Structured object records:
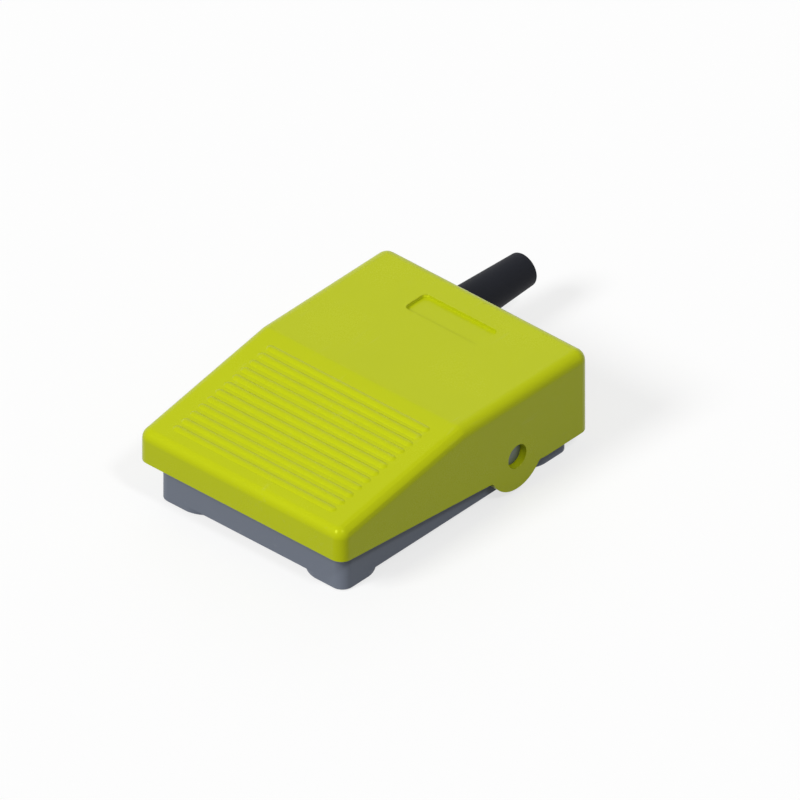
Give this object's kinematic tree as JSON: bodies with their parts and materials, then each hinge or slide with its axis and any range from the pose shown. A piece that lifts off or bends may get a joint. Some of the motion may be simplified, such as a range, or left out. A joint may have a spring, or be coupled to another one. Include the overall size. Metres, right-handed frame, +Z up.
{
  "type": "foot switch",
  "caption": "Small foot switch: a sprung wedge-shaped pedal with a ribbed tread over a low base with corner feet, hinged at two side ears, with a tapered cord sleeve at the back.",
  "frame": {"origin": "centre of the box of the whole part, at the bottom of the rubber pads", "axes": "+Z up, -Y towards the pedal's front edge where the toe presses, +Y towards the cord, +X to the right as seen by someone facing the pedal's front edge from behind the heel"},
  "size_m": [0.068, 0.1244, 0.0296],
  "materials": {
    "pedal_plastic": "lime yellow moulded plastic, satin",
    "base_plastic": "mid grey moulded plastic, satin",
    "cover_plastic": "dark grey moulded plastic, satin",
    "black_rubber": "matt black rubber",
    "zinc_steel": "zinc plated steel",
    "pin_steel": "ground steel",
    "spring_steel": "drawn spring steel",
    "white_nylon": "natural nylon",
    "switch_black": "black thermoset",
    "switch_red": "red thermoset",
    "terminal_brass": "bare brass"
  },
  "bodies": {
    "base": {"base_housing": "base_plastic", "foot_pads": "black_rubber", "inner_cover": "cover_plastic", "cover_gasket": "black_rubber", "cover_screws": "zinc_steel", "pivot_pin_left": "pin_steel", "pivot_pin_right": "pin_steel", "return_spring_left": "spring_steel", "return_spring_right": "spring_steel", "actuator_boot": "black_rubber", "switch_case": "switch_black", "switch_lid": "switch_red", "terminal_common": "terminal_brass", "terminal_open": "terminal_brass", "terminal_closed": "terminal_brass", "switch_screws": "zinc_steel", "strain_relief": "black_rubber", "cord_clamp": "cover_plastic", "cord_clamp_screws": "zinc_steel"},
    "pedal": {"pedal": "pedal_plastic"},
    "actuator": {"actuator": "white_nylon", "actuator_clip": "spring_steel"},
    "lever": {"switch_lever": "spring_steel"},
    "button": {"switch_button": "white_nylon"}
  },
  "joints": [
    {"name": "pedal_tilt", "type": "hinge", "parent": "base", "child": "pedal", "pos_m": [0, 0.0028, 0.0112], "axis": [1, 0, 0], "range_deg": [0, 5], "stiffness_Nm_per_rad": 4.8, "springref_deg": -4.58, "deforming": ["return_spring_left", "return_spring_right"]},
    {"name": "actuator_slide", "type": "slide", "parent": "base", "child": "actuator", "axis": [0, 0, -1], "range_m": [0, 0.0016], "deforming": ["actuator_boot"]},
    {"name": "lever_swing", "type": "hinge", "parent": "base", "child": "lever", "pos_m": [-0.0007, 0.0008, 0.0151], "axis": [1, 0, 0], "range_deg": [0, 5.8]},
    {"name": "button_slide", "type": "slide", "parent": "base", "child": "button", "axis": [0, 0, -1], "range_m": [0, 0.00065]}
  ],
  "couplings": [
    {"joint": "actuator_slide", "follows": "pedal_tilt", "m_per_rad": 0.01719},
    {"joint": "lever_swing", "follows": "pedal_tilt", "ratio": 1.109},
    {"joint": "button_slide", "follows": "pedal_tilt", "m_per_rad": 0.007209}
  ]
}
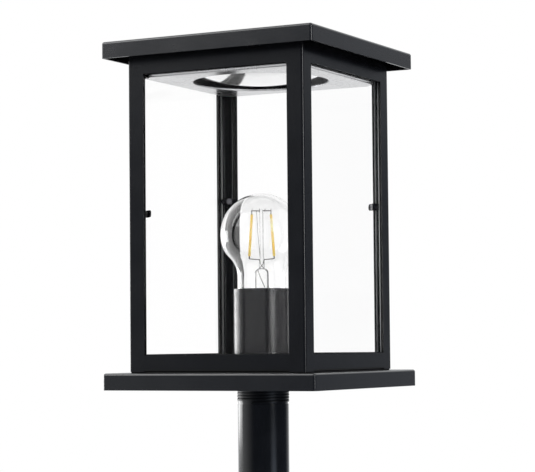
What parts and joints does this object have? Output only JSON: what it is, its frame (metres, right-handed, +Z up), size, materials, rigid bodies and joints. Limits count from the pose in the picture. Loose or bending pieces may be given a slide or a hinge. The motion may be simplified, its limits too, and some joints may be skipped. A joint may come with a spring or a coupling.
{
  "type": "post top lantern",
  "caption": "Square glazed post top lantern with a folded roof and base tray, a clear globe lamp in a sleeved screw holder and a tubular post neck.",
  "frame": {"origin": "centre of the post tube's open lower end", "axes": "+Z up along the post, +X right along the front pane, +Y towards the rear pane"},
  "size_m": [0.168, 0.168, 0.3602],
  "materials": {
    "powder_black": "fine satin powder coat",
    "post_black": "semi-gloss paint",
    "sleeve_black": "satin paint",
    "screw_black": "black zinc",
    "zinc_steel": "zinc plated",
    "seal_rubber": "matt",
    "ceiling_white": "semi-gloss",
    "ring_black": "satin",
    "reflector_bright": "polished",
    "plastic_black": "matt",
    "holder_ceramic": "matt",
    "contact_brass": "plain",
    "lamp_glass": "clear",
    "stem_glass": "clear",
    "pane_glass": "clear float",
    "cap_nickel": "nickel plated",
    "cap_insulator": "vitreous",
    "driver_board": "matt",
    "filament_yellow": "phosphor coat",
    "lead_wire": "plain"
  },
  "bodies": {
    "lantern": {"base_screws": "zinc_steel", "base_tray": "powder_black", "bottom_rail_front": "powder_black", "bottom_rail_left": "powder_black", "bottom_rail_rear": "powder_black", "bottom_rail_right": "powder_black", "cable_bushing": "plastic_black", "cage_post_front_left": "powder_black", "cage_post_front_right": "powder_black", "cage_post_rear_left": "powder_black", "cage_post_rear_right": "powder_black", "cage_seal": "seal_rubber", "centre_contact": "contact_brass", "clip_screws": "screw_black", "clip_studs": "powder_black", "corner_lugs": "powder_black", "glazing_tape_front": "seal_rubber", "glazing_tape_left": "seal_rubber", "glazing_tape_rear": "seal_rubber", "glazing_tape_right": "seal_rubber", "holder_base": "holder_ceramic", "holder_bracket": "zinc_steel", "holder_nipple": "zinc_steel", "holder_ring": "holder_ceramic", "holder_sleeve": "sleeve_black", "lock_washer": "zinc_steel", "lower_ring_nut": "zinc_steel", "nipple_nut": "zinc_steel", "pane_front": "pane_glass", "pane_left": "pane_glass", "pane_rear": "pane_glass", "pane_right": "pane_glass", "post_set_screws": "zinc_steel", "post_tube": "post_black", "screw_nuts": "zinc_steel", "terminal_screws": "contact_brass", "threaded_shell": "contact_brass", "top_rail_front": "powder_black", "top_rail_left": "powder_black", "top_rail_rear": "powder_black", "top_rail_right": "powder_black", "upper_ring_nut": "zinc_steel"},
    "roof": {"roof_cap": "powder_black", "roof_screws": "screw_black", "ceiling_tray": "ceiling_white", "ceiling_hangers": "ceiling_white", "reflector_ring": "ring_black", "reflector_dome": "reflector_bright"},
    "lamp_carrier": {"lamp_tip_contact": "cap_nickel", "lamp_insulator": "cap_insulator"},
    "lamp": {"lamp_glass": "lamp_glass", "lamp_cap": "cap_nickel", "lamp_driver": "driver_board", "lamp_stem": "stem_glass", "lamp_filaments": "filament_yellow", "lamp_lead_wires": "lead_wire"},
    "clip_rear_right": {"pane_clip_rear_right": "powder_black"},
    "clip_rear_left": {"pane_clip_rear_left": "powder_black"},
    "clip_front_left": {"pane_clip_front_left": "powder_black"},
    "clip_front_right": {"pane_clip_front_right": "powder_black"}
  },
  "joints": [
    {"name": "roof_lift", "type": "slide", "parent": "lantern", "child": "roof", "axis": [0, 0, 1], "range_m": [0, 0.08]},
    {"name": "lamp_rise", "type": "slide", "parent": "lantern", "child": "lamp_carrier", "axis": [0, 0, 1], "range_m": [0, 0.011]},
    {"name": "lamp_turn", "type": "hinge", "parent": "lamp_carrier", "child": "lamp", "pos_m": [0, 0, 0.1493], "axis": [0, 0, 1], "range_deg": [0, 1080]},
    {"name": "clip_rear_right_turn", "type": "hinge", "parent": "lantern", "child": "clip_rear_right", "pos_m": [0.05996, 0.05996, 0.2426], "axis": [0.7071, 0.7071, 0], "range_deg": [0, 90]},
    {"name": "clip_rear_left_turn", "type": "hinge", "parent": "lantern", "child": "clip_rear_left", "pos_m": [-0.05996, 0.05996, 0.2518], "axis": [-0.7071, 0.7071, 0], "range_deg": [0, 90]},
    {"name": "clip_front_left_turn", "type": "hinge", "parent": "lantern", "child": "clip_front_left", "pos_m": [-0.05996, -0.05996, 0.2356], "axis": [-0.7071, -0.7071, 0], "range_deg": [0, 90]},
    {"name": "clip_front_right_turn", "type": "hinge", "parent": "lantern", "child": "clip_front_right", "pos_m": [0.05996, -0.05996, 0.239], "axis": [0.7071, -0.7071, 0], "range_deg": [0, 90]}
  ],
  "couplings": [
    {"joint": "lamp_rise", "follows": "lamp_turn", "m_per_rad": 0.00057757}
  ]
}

** Aim of the task **
Tally the lines of the records holding the word "pose", then state only the tally.

** Answer for the task **
2